How can the private sector ecosystem work together to unlock financing for W-MSMEs? What other enablers are needed for the solution to be successful or what other assumptions are we making?

· Center the voices of women-owned MSMEs in the development of demand-driven solutions to unlock financing for the segment. There are many misperceptions about what financial services solutions W-MSMEs prioritize and need.

· Build consensus around a shared definition of “Women-Owned MSMEs” and require financial institutions to report gender disaggregated data to the regulator. Both interventions will provide more transparency around financing for women-owned MSMEs.

· Change the perception of women-led businesses. As suggested above, generate more official data for FI decision-making and ecosystem policymaking to help build the case that W-MSMEs are good investments. This also may require integrating soft skills training in financial institutions to evaluate and train employees/employee executives on their behavior toward W-MSMEs.
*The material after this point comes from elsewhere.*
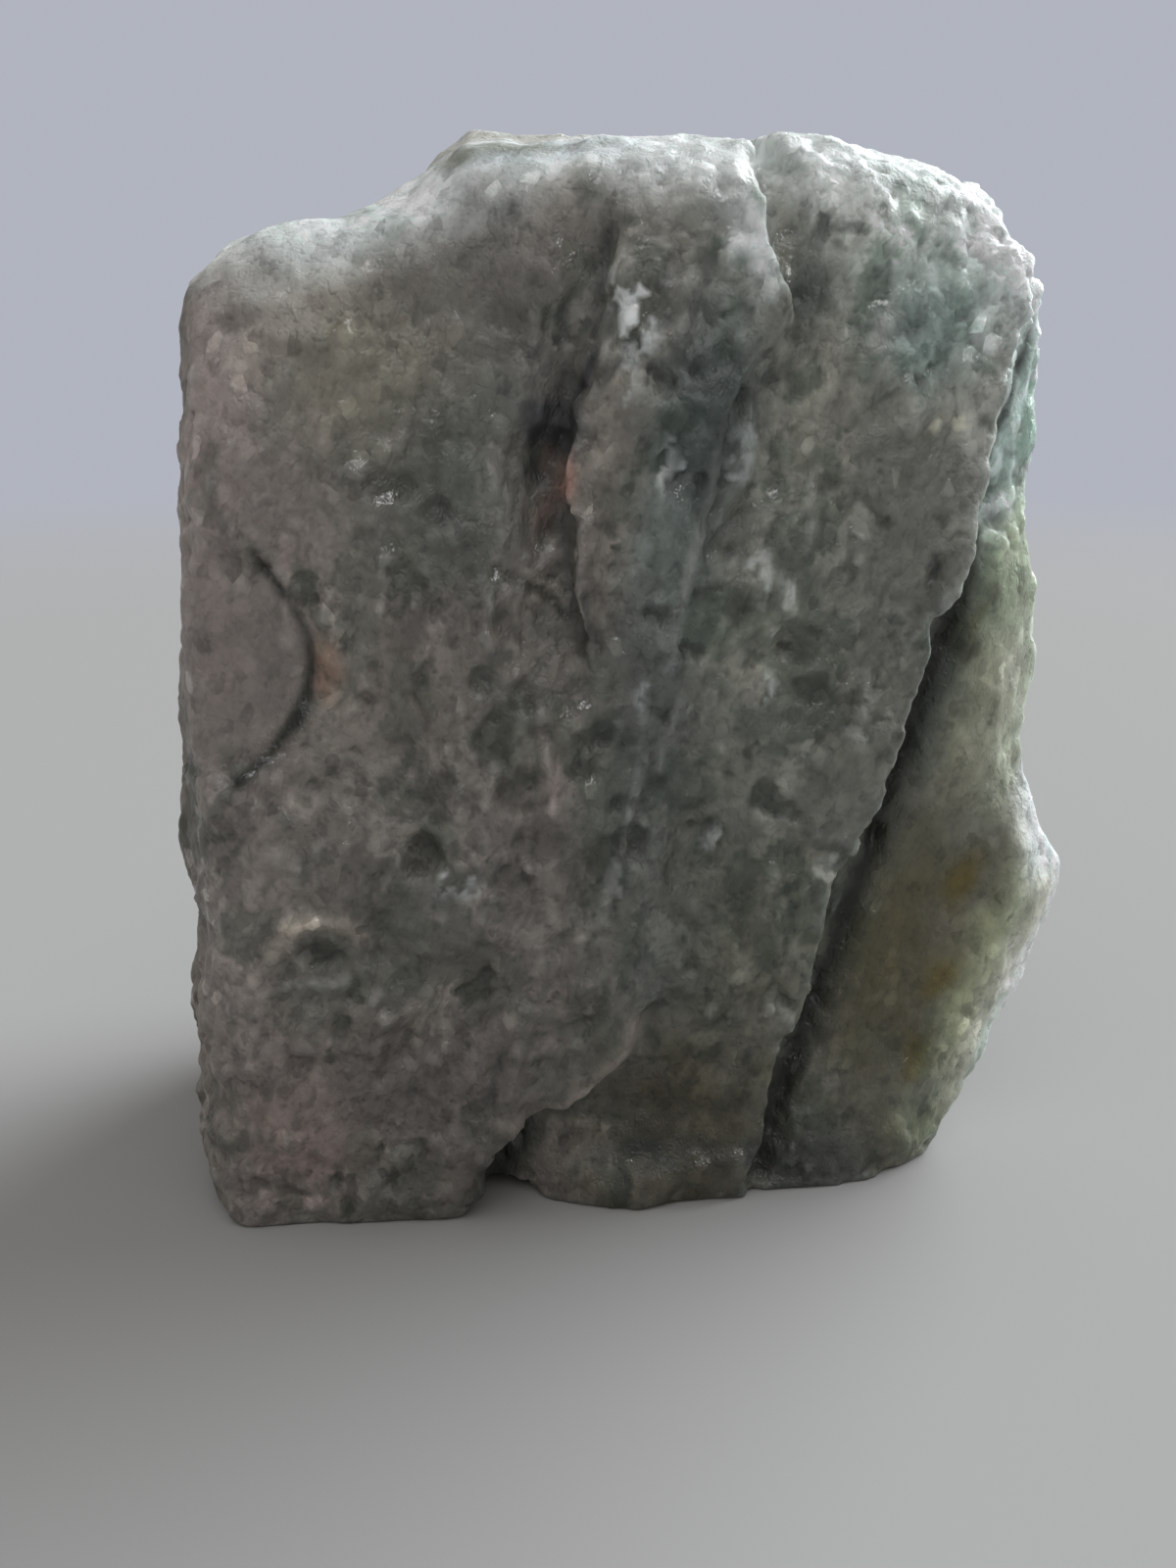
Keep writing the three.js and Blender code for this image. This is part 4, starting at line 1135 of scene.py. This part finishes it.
    def _height(self, points: np.ndarray, normals: np.ndarray) -> np.ndarray:
        """How far each point of the skin stands out or lies in.

        Args:
            points: one row for each point, in millimetres.
            normals: their outward directions.

        Returns:
            Millimetres for each point, which are 0 on the flat feet.
        """
        bent = self._layers(points, self.bend_depth_mm)
        bends = self._cut_bends(points)
        relief = np.tile(Fracture.SUGARY.value.values(), (len(points), 1))
        for part in BROKEN_PARTS:
            relief = blend(relief, part.fracture.value.values(), part.place.share(points, bends))
        lumps, steps, grain_height, facets, pits = relief.T
        grain = self._grains(bent)
        height = lumps * broken_waves(bent, self.lump_mm, Pattern.LUMPS)
        rises = broken_waves(bent / STEP_STRETCH, self.step_mm, Pattern.STEPS)
        height += steps * terraces(rises, self.steps_per_rise)
        height += grain_height * GRAIN_STEEPNESS * (GRAIN_LEVEL - grain.reach)
        height += facets * grain.facet
        height -= pits * self._dark_grains(bent)
        torn = self._torn(points, self.spot_tear_mm)
        for pit in PITS:
            height -= self.pit_depth_mm * pit.share(torn, bends)
        for crack in CRACKS:
            height -= crack.depth * crack.share(points, bends)
        above_ground = ramp(points[:, 2], 0.0, self.worn_feet_mm)
        not_underneath = ramp(normals[:, 2], *UNDERNEATH)
        return height * above_ground * not_underneath

    def _worn_edges(self, mesh: bpy.types.Mesh, points: np.ndarray) -> np.ndarray:
        """Smooths the points where edges have worn away.

        Args:
            mesh: whose edges link the points.
            points: one row for each point, in millimetres.

        Returns:
            The smoothed points.
        """
        ragged = waves(points, self.cut_bend_mm, Pattern.WEAR)
        worn = np.max([place.share(points, ragged) for place in WORN_EDGES], axis=0)
        return blend(points, self._spread(mesh, points, self.edge_passes), worn)

    def _sideways(self, points: np.ndarray) -> np.ndarray:
        """Small moves in every direction, which leave flat faces alone and make edges ragged."""
        moves = self.ragged_mm * drift(points, self.ragged_length_mm, Pattern.SIDEWAYS)
        return moves * ramp(points[:, 2], 0.0, self.ragged_from_mm)[:, None]

    def _thin(self, stone: bpy.types.Object, normals: np.ndarray) -> None:
        """Thins the mesh to its number of triangles, and more where it is seldom seen.

        Args:
            stone: the object.
            normals: outward directions of its points, of which those that face back are seldom seen.
        """
        group = stone.vertex_groups.new(name="seldom_seen")
        seldom = np.round(np.clip(self.side_share + normals[:, 1], 0, 1) * self.back_steps).astype(int)
        for step in range(self.back_steps + 1):
            group.add(np.nonzero(seldom == step)[0].tolist(), step / self.back_steps, "REPLACE")
        faces = 2 * len(stone.data.polygons)
        thinned = stone.modifiers.new("thinned", "DECIMATE")
        thinned.ratio = min(1.0, self.most_triangles / faces)
        thinned.use_collapse_triangulate = True
        thinned.vertex_group = group.name
        thinned.vertex_group_factor = self.back_share
        self._apply(stone)
        stone.data.shade_smooth()

    def _spread(self, mesh: bpy.types.Mesh, values: np.ndarray, passes: int) -> np.ndarray:
        """Averages each point's values with its neighbours', again and again.

        Args:
            mesh: whose edges link the points.
            values: one row for each point.
            passes: how often they are averaged.

        Returns:
            The averaged rows.
        """
        ends = np.empty(len(mesh.edges) * 2, dtype=np.int64)
        mesh.edges.foreach_get("vertices", ends)
        start, stop = ends.reshape(-1, 2).T
        count = len(values)
        links = np.bincount(start, minlength=count) + np.bincount(stop, minlength=count)
        for _ in range(passes):
            values = np.stack([
                np.bincount(start, column[stop], count) + np.bincount(stop, column[start], count)
                for column in values.T
            ], axis=1) / links[:, None]
        return values

    def _paint(self, mesh: bpy.types.Mesh) -> None:
        """Gives every point of the skin its colour, with light and shade painted into it, its gloss and its
        place in the rock's layers.

        Args:
            mesh: the finished skin, which keeps them as "tint", "gloss" and "layers".
        """
        skin = self._skin(mesh)
        tint = self._stains_and_painted_light(mesh, skin)
        tint = self._grained(tint, skin)
        tint = self._painted_hollow_shade(tint, mesh, skin)
        tint = self._cut(tint, skin)
        tint = self._paint_light_and_shade(tint, skin)
        colours = mesh.color_attributes.new("tint", "FLOAT_COLOR", "POINT")
        colours.data.foreach_set("color", np.hstack([tint, np.ones((len(tint), 1))]).ravel())
        gloss = mesh.attributes.new("gloss", "FLOAT", "POINT")
        gloss.data.foreach_set("value", self._gloss(skin))
        layers = mesh.attributes.new("layers", "FLOAT_VECTOR", "POINT")
        finest = self._layers(skin.points, self.finest_bend_mm) / GRAIN_STRETCH
        layers.data.foreach_set("vector", finest.ravel())

    def _skin(self, mesh: bpy.types.Mesh) -> Skin:
        """Works out what the paint reads.

        Args:
            mesh: the finished skin.

        Returns:
            What there is at each of its points.
        """
        points, normals = self._surface(mesh)
        bent = self._layers(points, self.bend_depth_mm)
        ragged = broken_waves(points, self.paint_edge_mm, Pattern.PAINT_EDGES)
        sugar = self._grains(bent).shade - 0.5
        left = ramp(points[:, 0], *LEFT_FROM_X)
        clear = np.max([place.share(points, ragged) for place in CLEAR_PARTS], axis=0)
        cloudy = (1 - CALM_WHERE_CLEAR * clear) * (1 - CALM_ON_LEFT * left)
        return Skin(points, normals, bent, ragged, sugar, left, cloudy)

    def _stains_and_painted_light(self, mesh: bpy.types.Mesh, skin: Skin) -> np.ndarray:
        """The rock's own colour, its stains, and painted light and shade: whiter where the skin faces up, and
        painted shadow and light in some of the patches.

        Args:
            mesh: the finished skin.
            skin: what there is at its points.

        Returns:
            A colour for each point.
        """
        upward = self._spread(mesh, skin.normals, self.facing_passes)[:, 2]
        tint = np.tile(Tint.GREEN_GREY.value, (len(skin.points), 1))
        tint = blend(tint, Tint.WARM_GREY.value, skin.left)
        tint = blend(tint, Tint.MAUVE.value, skin.left * MAUVE_PATCHES.share(skin.points), strength=0.35)
        tint = blend(tint, Tint.SLATE_GREEN.value, GREEN_PATCHES.share(skin.points), strength=0.45)
        # Painted light: the skin is whiter where it faces up, towards the light from above.
        tint = blend(tint, Tint.WHITE.value, ramp(upward, *PAINTED_TOP_LIGHT_FROM_FACING), strength=0.38)
        broken_up = 1 - MOTTLED * ramp(skin.points[:, 1], *MOTTLED_FROM_Y) * MOTTLES.share(skin.points)
        torn = self._torn(skin.points, self.patch_tear_mm)
        for patch in STAINS_AND_PAINTED_LIGHT:
            share = broken_up * patch.place.share(torn, skin.ragged)
            tint = blend(tint, patch.tint.value, share, patch.strength)
        return tint

    def _grained(self, tint: np.ndarray, skin: Skin) -> np.ndarray:
        """Breaks the colour up into patches, grains, crystals and specks.

        Args:
            tint: a colour for each point.
            skin: what there is at the points.

        Returns:
            The new colours.
        """
        long = skin.bent / PATCH_STRETCH
        angular = long + skin.sugar[:, None] * GRAIN_JAGS
        dark = skin.cloudy * DARK_PATCHES.share(angular)
        pale = skin.cloudy * PALE_PATCHES.share(angular) * (1 - dark)
        tint = blend(tint, tint * np.array(DARK_PATCH), dark, strength=0.85)
        tint = blend(tint, np.minimum(PALE_PATCH * tint, Tint.WHITE.value), pale, strength=0.8)
        large = grains(long, self.large_grain_mm, Pattern.LARGE_GRAINS).shade - 0.5
        soft = broken_waves(skin.bent, self.shade_mm, Pattern.SHADES)
        shade = LARGE_GRAIN_SHADE * large + SUGAR_SHADE * skin.sugar + WAVE_SHADE * soft
        tint = tint * (1 + skin.cloudy * shade)[:, None]
        torn = self._torn(skin.points, self.spot_tear_mm)
        for spot in SPOTS:
            share = spot.place.share(torn, skin.ragged) * ramp(skin.sugar, *LIT_FROM_SUGAR)
            tint = blend(tint, spot.tint.value, share, spot.strength)
        tint = blend(tint, Tint.DARK_GREEN.value, skin.cloudy * self._dark_grains(skin.bent), strength=0.7)
        specks = SPECKS.share(skin.bent) * SPECK_GROUPS.share(skin.bent)
        return blend(tint, Tint.DARK_GREEN.value, skin.cloudy * specks, strength=0.6)

    def _painted_hollow_shade(self, tint: np.ndarray, mesh: bpy.types.Mesh, skin: Skin) -> np.ndarray:
        """Paints shade into hollows, and paints edges paler, partly as pale chips and partly as a painted
        highlight.

        Args:
            tint: a colour for each point.
            mesh: the finished skin.
            skin: what there is at its points.

        Returns:
            The new colours.
        """
        small, wide = (
            ((self._spread(mesh, skin.points, passes) - skin.points) * skin.normals).sum(axis=1)
            for passes in (self.hollow_passes, self.wide_hollow_passes)
        )
        dark = Tint.DARK_GREEN.value
        tint = blend(tint, Tint.WHITE.value, ramp(-small, *PALE_CHIP_AND_HIGHLIGHT_FROM_EDGE), strength=0.1)
        tint = blend(tint, dark, skin.cloudy * ramp(small, *PAINTED_SHADE_FROM_HOLLOW), strength=0.3)
        return blend(tint, dark, skin.cloudy * ramp(wide, *PAINTED_SHADE_FROM_WIDE_HOLLOW), strength=0.4)

    def _cut(self, tint: np.ndarray, skin: Skin) -> np.ndarray:
        """Colours the pits and the cracks.

        Args:
            tint: a colour for each point.
            skin: what there is at the points.

        Returns:
            The new colours.
        """
        bends = self._cut_bends(skin.points)
        torn = self._torn(skin.points, self.spot_tear_mm)
        for pit in PITS:
            tint = blend(tint, Tint.BLACK_GREEN.value, pit.share(torn, bends), strength=0.4)
        for crack in CRACKS:
            tint = blend(tint, crack.tint.value, crack.share(skin.points, bends), crack.strength)
        return tint

    def _paint_light_and_shade(self, tint: np.ndarray, skin: Skin) -> np.ndarray:
        """Paints light and shade into the colour: lighter near the top, darker low in the middle, and lighter
        or darker place by place.

        Args:
            tint: a colour for each point.
            skin: what there is at the points.

        Returns:
            The new colours.
        """
        tint = tint * self._painted_height_light(skin.points)[:, None]
        even = np.ones_like(tint)
        for glow in PAINTED_LIGHT_AND_SHADE:
            tint = tint * blend(even, glow.factor, glow.place.share(skin.points, skin.ragged))
        return np.minimum(tint, LIGHTEST)

    def _painted_height_light(self, points: np.ndarray) -> np.ndarray:
        """Painted light and shade: how much lighter the rock is painted near its top and its edges, and
        darker low in its middle.

        Args:
            points: one row for each point, in millimetres.

        Returns:
            What each point's colour is multiplied by.
        """
        heights, shares = zip(*self.painted_light_by_height)
        share = np.interp(points[:, 2], heights, shares)
        from_left, from_right = PAINTED_SHADE_FROM_X
        thick = ramp(points[:, 0], *from_left) * ramp(points[:, 0], *from_right)
        return np.where(share < 1, 1 + (share - 1) * thick, share)

    def _gloss(self, skin: Skin) -> np.ndarray:
        """How glossy the skin is, most where it broke along its crystals.

        Args:
            skin: what there is at the points.

        Returns:
            A number from 0 to 1 for each point.
        """
        gloss = SHEEN * GLOSSY_PARTS.share(skin.points)
        for part in BROKEN_PARTS:
            if part.fracture is Fracture.CRYSTALLINE:
                gloss = np.maximum(gloss, part.place.share(skin.points, skin.ragged))
        return gloss

    def _dress(self, stone: bpy.types.Object) -> None:
        """Gives the stone its material and its body, and takes the plain solid's place.

        Args:
            stone: the finished skin.
        """
        stone.data.materials.append(self.finish.material())
        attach(stone, "root")
        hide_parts(NODE)


# ---------------------------------------------------------------- the studio


@dataclass(frozen=True)
class Lamp:
    """A soft lamp, so far away that it lights the whole studio evenly.

    Attributes:
        name: of the lamp.
        side: the way towards it from the stone.
        width: degrees of the view that it fills, which softens its shadows.
        strength: of its light.
        colour: of its light.
        glints_only: lights only what shines.
    """

    name: str
    side: Point
    width: float
    strength: float
    colour: Colour
    glints_only: bool = False

    def build(self) -> None:
        """Makes the lamp."""
        data = bpy.data.lights.new(self.name, "SUN")
        data.angle = math.radians(self.width)
        data.energy = self.strength
        data.color = self.colour
        lamp = bpy.data.objects.new(self.name, data)
        lamp.location = self.side
        lamp.rotation_euler = Vector(self.side).to_track_quat("Z", "Y").to_euler()
        lamp.visible_diffuse = not self.glints_only
        bpy.context.scene.collection.objects.link(lamp)


@dataclass
class Studio:
    """A plain pale floor, soft lamps and the camera.

    Attributes:
        floor_radius: in metres.
        floor_sides: corners of the round floor.
        floor: its finish.
        wall: colour of the surroundings as they are seen.
        room_light: colour of the light that comes from all around.
        lamps: the lamps.
        camera_place: in metres.
        camera_yaw, camera_pitch: degrees that the camera looks to the right and down.
        lens, film_height: in millimetres.
        nearest_seen: nearest distance that the camera sees, in metres.
    """

    floor_radius: float = 30.0
    floor_sides: int = 96
    floor: FloorFinish = FloorFinish()
    wall: Colour = (0.44, 0.46, 0.52)
    room_light: Colour = (0.22, 0.21, 0.195)
    lamps: tuple[Lamp, ...] = (
        Lamp("window", (0.9, 0.5, 0.7), 50.0, 4.2, (0.92, 0.97, 1.0)),
        Lamp("ceiling", (-0.1, -0.32, 1.0), 70.0, 1.0, (0.96, 0.98, 1.0)),
        Lamp("glints", (0.35, -0.8, 0.9), 8.0, 0.7, (1.0, 1.0, 1.0), True),
    )
    camera_place: Point = (-0.015235, -0.112993, 0.07)
    camera_yaw: float = 5.95
    camera_pitch: float = 17.5
    lens: float = 27.0
    film_height: float = 36.0
    nearest_seen: float = 0.005

    def build(self) -> bpy.types.Object:
        """Makes the floor, the surroundings, the lamps and the camera.

        Returns:
            The floor.
        """
        floor = self._lay_floor()
        self._surround()
        for lamp in self.lamps:
            lamp.build()
        self._point_camera()
        bpy.context.scene.view_settings.view_transform = "Standard"
        return floor

    def _lay_floor(self) -> bpy.types.Object:
        """Lays a round floor under the stone.

        Returns:
            The floor.
        """
        turns = [2 * math.pi * n / self.floor_sides for n in range(self.floor_sides)]
        rim = [(self.floor_radius * math.cos(a), self.floor_radius * math.sin(a), 0.0) for a in turns]
        mesh = bpy.data.meshes.new("studio_floor")
        mesh.from_pydata(rim, [], [list(range(len(rim)))])
        mesh.materials.append(self.floor.material(self.wall))
        floor = bpy.data.objects.new("studio_floor", mesh)
        bpy.context.scene.collection.objects.link(floor)
        return floor

    def _surround(self) -> None:
        """Surrounds the studio with an even pale wall, and with the dim light of a room."""
        world = bpy.data.worlds.new("studio")
        bpy.context.scene.world = world
        graph = Graph(world, "Background")
        seen = graph.node("ShaderNodeLightPath", {}, {}, "Is Camera Ray")
        graph.dress({"Color": graph.mix(seen, (*self.room_light, 1), (*self.wall, 1))})

    def _point_camera(self) -> None:
        """Places the camera."""
        data = bpy.data.cameras.new("camera")
        data.sensor_fit = "VERTICAL"
        data.sensor_height = self.film_height
        data.lens = self.lens
        data.clip_start = self.nearest_seen
        camera = bpy.data.objects.new("camera", data)
        camera.location = self.camera_place
        camera.rotation_euler = (math.radians(90 - self.camera_pitch), 0, -math.radians(self.camera_yaw))
        bpy.context.scene.collection.objects.link(camera)
        bpy.context.scene.camera = camera


def main() -> None:
    """Builds the stone and its studio, and reports them."""
    logging.basicConfig(level=logging.INFO, format="%(name)s %(message)s")
    for maker in (Stone(), Studio()):
        piece = maker.build()
        log.info("%s: %d faces", piece.name, len(piece.data.polygons))


if __name__ == "__main__":
    main()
· Engage with the regulator around financial sector regulations that limit lending to women-owned MSMEs to explore how regulations can be adjusted to unlock financing for women-owned MSMEs while maintaining financial stability. As noted above, recent regulatory changes around financial records are creating opportunities for financial institutions to serve more women-owned SMEs.

· Empower third parties, such as Business Advisory Service Providers, to inform and support women entrepreneurs by building out an ecosystem in which they are incentivized to provide services to the segment. Business Advisory Service Providers can play a pivotal role in building awareness of and trust in financial services in the market.

· Leverage digital technology to create data-driven financing products that reduce turnaround times for financing applications. For example, BAC is leveraging POS data to finance women-owned MSMEs at scale.

Unlocking access to appropriate financing for W-MSMEs at scale requires an ecosystem approach. The availability of appropriate and affordable financial products that reduce turnaround time combined with robust data on W-MSMEs can improve access to finance for women. The benefit of these products and solutions, however, will be limited without additional education, information, and increased awareness of women business owners. Developing new business models and strategic partnerships among private sector actors can facilitate the deployment of profitable new approaches to finance W-MSMEs by drawing on each stakeholders’ respective assets. By providing increased access to financing, FIs can support the growth of underserved sectors, increase their market share, and create positive social and economic impact.

CATALYZE WBR measures its impact through a variety of indicators, including private capital it helped to mobilize. By September 2023, WBR had mobilized $94.8M in private capital.